* start *

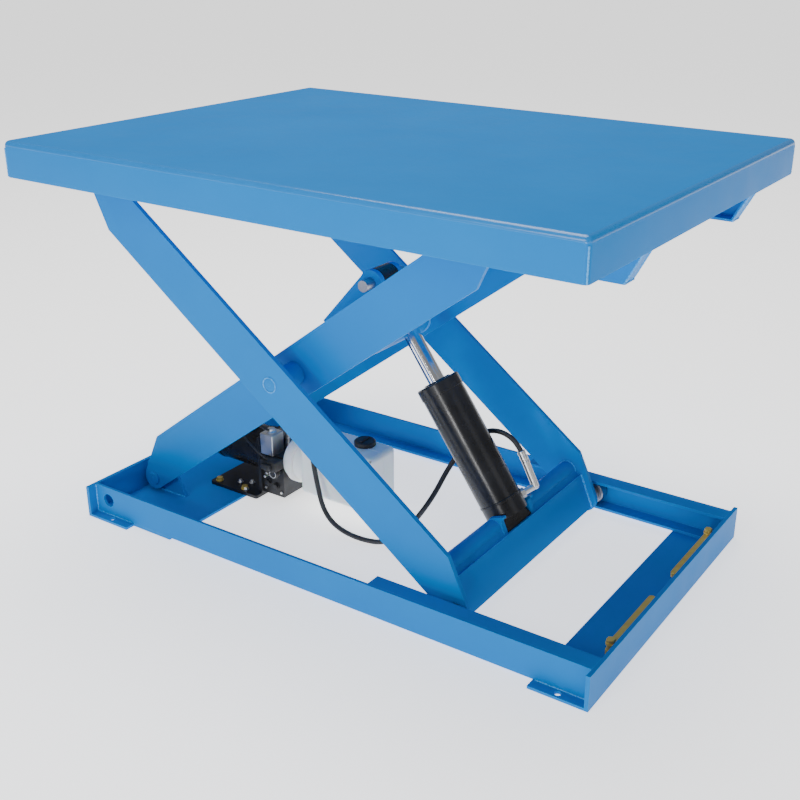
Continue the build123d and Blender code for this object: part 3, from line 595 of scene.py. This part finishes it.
def make_welds():
    """Every bead that shows, and their twins on the other side."""
    make_deck_welds()
    make_track_welds()
    make_leg_welds()
    make_base_welds()


def make_deck_welds():
    """The seams up the corners of the deck's skirt."""
    inset = 2.3 * MM
    low = SKIRT_BOTTOM + 1 * MM
    high = DECK_TOP - 14 * MM
    posts = []
    for x_side in SIDES:
        for y_side in SIDES:
            x = x_side * (DECK_HALF.x - inset)
            y = y_side * (DECK_HALF.y - inset)
            posts.append([Vector((x, y, low)), Vector((x, y, high))])
    make_weld("deck_corner_welds", posts, 1.6 * MM, "platform")


def make_track_welds():
    """Beads round the sloped end plates of the upper tracks."""
    slope = ((576, 721.5), (604, 774.5))
    foot_x = 577.5
    foot_z = 722
    inner = 222.5
    middle = 240
    outer = 255.5
    rims = []
    for side in SIDES:
        for y in (inner, outer):
            rims.append([Vector((x, side * y, z)) * MM for x, z in slope])
        rims.append([Vector((foot_x, side * y, foot_z)) * MM for y in (inner, middle, outer)])
    make_weld("track_end_welds", rims, 1.8 * MM, "platform")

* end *

What needs to be done -> Copy out the whole listing exactly.

Solution to the problem ->
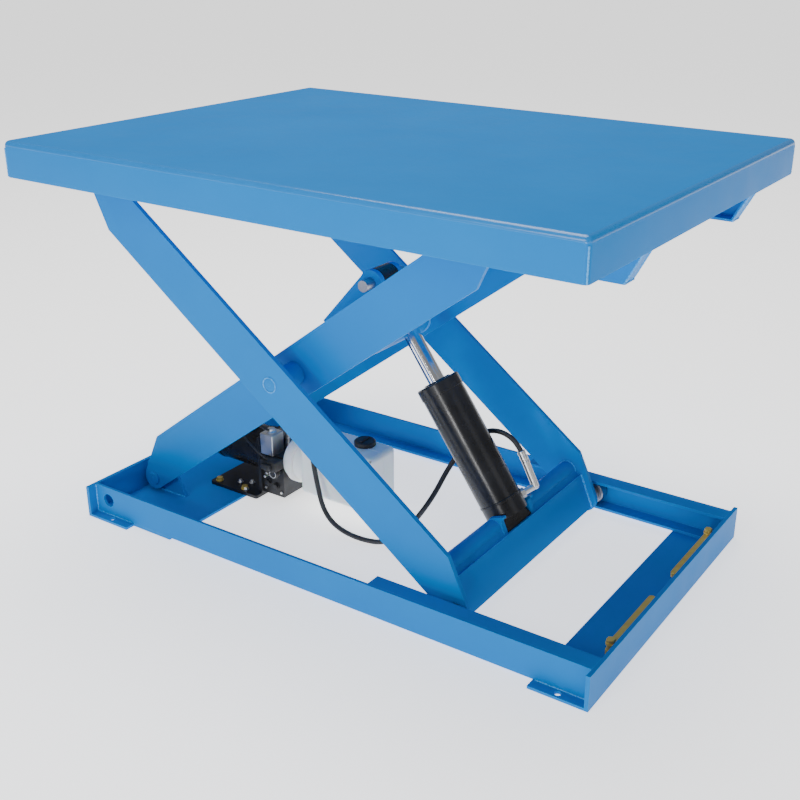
Continue the build123d and Blender code for this object: part 3, from line 595 of scene.py. This part finishes it.
def make_welds():
    """Every bead that shows, and their twins on the other side."""
    make_deck_welds()
    make_track_welds()
    make_leg_welds()
    make_base_welds()


def make_deck_welds():
    """The seams up the corners of the deck's skirt."""
    inset = 2.3 * MM
    low = SKIRT_BOTTOM + 1 * MM
    high = DECK_TOP - 14 * MM
    posts = []
    for x_side in SIDES:
        for y_side in SIDES:
            x = x_side * (DECK_HALF.x - inset)
            y = y_side * (DECK_HALF.y - inset)
            posts.append([Vector((x, y, low)), Vector((x, y, high))])
    make_weld("deck_corner_welds", posts, 1.6 * MM, "platform")


def make_track_welds():
    """Beads round the sloped end plates of the upper tracks."""
    slope = ((576, 721.5), (604, 774.5))
    foot_x = 577.5
    foot_z = 722
    inner = 222.5
    middle = 240
    outer = 255.5
    rims = []
    for side in SIDES:
        for y in (inner, outer):
            rims.append([Vector((x, side * y, z)) * MM for x, z in slope])
        rims.append([Vector((foot_x, side * y, foot_z)) * MM for y in (inner, middle, outer)])
    make_weld("track_end_welds", rims, 1.8 * MM, "platform")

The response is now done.